Masih pada kesempatan sama, Kepala DKPP Bojonegoro Helmy Elisabeth menjelaskan, sejak awal pihaknya terus bersinergi dengan Bulog sehingga saat panen raya turut menginfokan pada Penyuluh Pertanian Lapangan (PPL) agar gapoktan dan poktan bisa langsung suplai ke Bulog.
“Dan Bulog memang membuka kerja sama langsung dengan gapoktan dan poktan,” imbuhnya.
Sebagai gambaran, Helmy menjelaskan, di Februari tercatat luas panen hampir 45 ribu hektar. Kalau disetarakan gabah kering panen (GKP) hampir 270 ribuan ton. Jika disetarakan beras, kurang lebih 165 ribu ton. Jika dianalogikan dengan konsumsi masyarakat Bojonegoro bulan panen pada Februari saja, hasil ini bisa untuk konsumsi 18 bulan. Sebab, dengan jumlah penduduk kurang lebih 1,4 juta jiwa per bulan, mengonsumsi beras sekitar 9.000 hingga 9.300 ton per bulan.

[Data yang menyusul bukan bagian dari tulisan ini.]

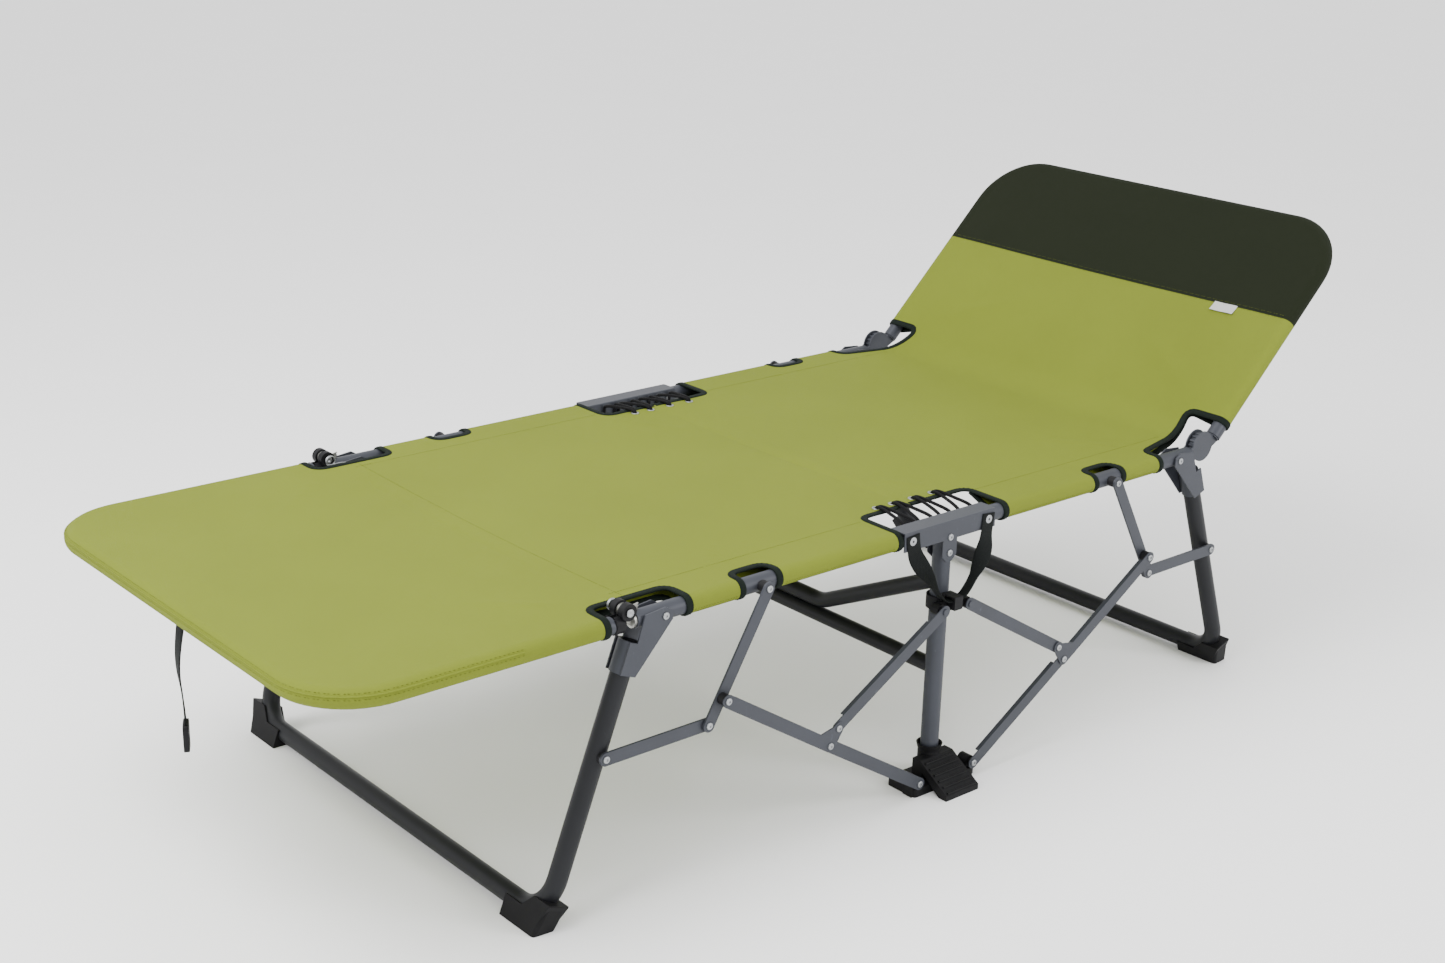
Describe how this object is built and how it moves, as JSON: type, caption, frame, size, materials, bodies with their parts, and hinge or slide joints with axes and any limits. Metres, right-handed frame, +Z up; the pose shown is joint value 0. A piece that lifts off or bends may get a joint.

“Ibu Bupati juga menekankan BUMDes bisa langsung kerja sama dengan Bulog, begitu pula gapoktan. Untuk itu Pemkab Bojonegoro hadir untuk membantu poktan dengan sarana prasarana. Salah satunya Combine Harvester. Jika punya sarana itu, maka proses panen cepat dan harapan kami juga dapat memenuhi kualitas untuk suplai ke Bulog,” tuturnya. (eko)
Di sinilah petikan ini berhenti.